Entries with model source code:
· · · · · · ·

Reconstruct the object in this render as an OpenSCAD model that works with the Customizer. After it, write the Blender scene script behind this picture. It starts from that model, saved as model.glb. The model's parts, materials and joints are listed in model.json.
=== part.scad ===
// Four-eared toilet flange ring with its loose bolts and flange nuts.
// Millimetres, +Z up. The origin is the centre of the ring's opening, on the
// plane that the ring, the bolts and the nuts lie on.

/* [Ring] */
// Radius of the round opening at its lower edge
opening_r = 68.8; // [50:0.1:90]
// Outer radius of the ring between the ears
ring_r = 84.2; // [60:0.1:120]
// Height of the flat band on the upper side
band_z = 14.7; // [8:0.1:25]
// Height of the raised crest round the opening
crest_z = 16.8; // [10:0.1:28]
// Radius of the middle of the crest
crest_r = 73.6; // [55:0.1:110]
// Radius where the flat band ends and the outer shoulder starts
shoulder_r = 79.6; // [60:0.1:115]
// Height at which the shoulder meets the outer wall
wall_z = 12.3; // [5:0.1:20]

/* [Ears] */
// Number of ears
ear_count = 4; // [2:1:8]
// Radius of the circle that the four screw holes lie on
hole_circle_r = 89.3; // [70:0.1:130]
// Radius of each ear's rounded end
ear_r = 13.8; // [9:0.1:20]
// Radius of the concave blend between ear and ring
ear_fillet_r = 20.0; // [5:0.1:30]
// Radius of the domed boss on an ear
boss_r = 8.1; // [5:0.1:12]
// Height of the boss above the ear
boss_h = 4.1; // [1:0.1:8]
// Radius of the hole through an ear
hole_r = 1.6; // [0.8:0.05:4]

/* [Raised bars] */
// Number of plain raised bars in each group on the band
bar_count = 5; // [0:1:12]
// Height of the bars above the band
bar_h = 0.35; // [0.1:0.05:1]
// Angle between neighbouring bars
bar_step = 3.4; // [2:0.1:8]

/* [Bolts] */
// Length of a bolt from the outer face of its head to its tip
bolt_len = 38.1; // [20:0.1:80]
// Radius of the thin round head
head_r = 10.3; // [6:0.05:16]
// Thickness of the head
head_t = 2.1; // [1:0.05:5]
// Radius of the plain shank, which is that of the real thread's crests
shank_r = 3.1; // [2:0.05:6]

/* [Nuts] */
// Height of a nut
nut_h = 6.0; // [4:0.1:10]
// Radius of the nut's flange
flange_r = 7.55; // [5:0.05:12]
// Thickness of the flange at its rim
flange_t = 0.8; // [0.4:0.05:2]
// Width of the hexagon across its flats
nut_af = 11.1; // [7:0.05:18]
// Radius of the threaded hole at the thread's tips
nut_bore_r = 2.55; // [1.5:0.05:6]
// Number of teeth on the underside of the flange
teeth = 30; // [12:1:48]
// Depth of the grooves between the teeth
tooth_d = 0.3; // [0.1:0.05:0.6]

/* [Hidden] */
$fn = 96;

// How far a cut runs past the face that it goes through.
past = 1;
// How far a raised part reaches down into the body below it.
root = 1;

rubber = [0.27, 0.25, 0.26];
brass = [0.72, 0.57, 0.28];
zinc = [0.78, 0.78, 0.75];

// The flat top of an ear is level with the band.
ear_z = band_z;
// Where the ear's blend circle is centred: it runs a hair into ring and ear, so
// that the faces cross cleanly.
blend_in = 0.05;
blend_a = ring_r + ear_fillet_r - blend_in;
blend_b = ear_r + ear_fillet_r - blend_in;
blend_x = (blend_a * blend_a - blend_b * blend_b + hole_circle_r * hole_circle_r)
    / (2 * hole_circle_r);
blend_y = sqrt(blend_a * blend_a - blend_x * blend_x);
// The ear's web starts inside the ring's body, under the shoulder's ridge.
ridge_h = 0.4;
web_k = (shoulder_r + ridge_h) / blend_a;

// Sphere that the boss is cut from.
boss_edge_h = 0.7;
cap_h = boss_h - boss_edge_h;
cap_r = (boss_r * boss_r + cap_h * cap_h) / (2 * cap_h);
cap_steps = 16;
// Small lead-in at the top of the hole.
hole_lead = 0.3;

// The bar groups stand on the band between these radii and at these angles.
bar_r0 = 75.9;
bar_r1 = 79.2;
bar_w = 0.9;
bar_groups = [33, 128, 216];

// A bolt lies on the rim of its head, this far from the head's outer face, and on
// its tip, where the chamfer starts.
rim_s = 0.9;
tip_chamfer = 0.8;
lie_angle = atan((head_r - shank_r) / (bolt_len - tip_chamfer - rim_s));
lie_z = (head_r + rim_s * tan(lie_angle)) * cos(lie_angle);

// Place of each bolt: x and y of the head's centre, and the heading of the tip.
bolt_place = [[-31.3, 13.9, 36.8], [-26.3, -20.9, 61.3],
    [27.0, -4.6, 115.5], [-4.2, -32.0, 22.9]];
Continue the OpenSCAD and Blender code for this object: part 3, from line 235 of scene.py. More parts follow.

· · · · · · ·

**GIVEN INSTRUCTION**
Transcribe the data above in full, exactly.

**SOLUTION FOR THIS PROBLEM**
Reconstruct the object in this render as an OpenSCAD model that works with the Customizer. After it, write the Blender scene script behind this picture. It starts from that model, saved as model.glb. The model's parts, materials and joints are listed in model.json.
=== part.scad ===
// Four-eared toilet flange ring with its loose bolts and flange nuts.
// Millimetres, +Z up. The origin is the centre of the ring's opening, on the
// plane that the ring, the bolts and the nuts lie on.

/* [Ring] */
// Radius of the round opening at its lower edge
opening_r = 68.8; // [50:0.1:90]
// Outer radius of the ring between the ears
ring_r = 84.2; // [60:0.1:120]
// Height of the flat band on the upper side
band_z = 14.7; // [8:0.1:25]
// Height of the raised crest round the opening
crest_z = 16.8; // [10:0.1:28]
// Radius of the middle of the crest
crest_r = 73.6; // [55:0.1:110]
// Radius where the flat band ends and the outer shoulder starts
shoulder_r = 79.6; // [60:0.1:115]
// Height at which the shoulder meets the outer wall
wall_z = 12.3; // [5:0.1:20]

/* [Ears] */
// Number of ears
ear_count = 4; // [2:1:8]
// Radius of the circle that the four screw holes lie on
hole_circle_r = 89.3; // [70:0.1:130]
// Radius of each ear's rounded end
ear_r = 13.8; // [9:0.1:20]
// Radius of the concave blend between ear and ring
ear_fillet_r = 20.0; // [5:0.1:30]
// Radius of the domed boss on an ear
boss_r = 8.1; // [5:0.1:12]
// Height of the boss above the ear
boss_h = 4.1; // [1:0.1:8]
// Radius of the hole through an ear
hole_r = 1.6; // [0.8:0.05:4]

/* [Raised bars] */
// Number of plain raised bars in each group on the band
bar_count = 5; // [0:1:12]
// Height of the bars above the band
bar_h = 0.35; // [0.1:0.05:1]
// Angle between neighbouring bars
bar_step = 3.4; // [2:0.1:8]

/* [Bolts] */
// Length of a bolt from the outer face of its head to its tip
bolt_len = 38.1; // [20:0.1:80]
// Radius of the thin round head
head_r = 10.3; // [6:0.05:16]
// Thickness of the head
head_t = 2.1; // [1:0.05:5]
// Radius of the plain shank, which is that of the real thread's crests
shank_r = 3.1; // [2:0.05:6]

/* [Nuts] */
// Height of a nut
nut_h = 6.0; // [4:0.1:10]
// Radius of the nut's flange
flange_r = 7.55; // [5:0.05:12]
// Thickness of the flange at its rim
flange_t = 0.8; // [0.4:0.05:2]
// Width of the hexagon across its flats
nut_af = 11.1; // [7:0.05:18]
// Radius of the threaded hole at the thread's tips
nut_bore_r = 2.55; // [1.5:0.05:6]
// Number of teeth on the underside of the flange
teeth = 30; // [12:1:48]
// Depth of the grooves between the teeth
tooth_d = 0.3; // [0.1:0.05:0.6]

/* [Hidden] */
$fn = 96;

// How far a cut runs past the face that it goes through.
past = 1;
// How far a raised part reaches down into the body below it.
root = 1;

rubber = [0.27, 0.25, 0.26];
brass = [0.72, 0.57, 0.28];
zinc = [0.78, 0.78, 0.75];

// The flat top of an ear is level with the band.
ear_z = band_z;
// Where the ear's blend circle is centred: it runs a hair into ring and ear, so
// that the faces cross cleanly.
blend_in = 0.05;
blend_a = ring_r + ear_fillet_r - blend_in;
blend_b = ear_r + ear_fillet_r - blend_in;
blend_x = (blend_a * blend_a - blend_b * blend_b + hole_circle_r * hole_circle_r)
    / (2 * hole_circle_r);
blend_y = sqrt(blend_a * blend_a - blend_x * blend_x);
// The ear's web starts inside the ring's body, under the shoulder's ridge.
ridge_h = 0.4;
web_k = (shoulder_r + ridge_h) / blend_a;

// Sphere that the boss is cut from.
boss_edge_h = 0.7;
cap_h = boss_h - boss_edge_h;
cap_r = (boss_r * boss_r + cap_h * cap_h) / (2 * cap_h);
cap_steps = 16;
// Small lead-in at the top of the hole.
hole_lead = 0.3;

// The bar groups stand on the band between these radii and at these angles.
bar_r0 = 75.9;
bar_r1 = 79.2;
bar_w = 0.9;
bar_groups = [33, 128, 216];

// A bolt lies on the rim of its head, this far from the head's outer face, and on
// its tip, where the chamfer starts.
rim_s = 0.9;
tip_chamfer = 0.8;
lie_angle = atan((head_r - shank_r) / (bolt_len - tip_chamfer - rim_s));
lie_z = (head_r + rim_s * tan(lie_angle)) * cos(lie_angle);

// Place of each bolt: x and y of the head's centre, and the heading of the tip.
bolt_place = [[-31.3, 13.9, 36.8], [-26.3, -20.9, 61.3],
    [27.0, -4.6, 115.5], [-4.2, -32.0, 22.9]];
Continue the OpenSCAD and Blender code for this object: part 3, from line 235 of scene.py. More parts follow.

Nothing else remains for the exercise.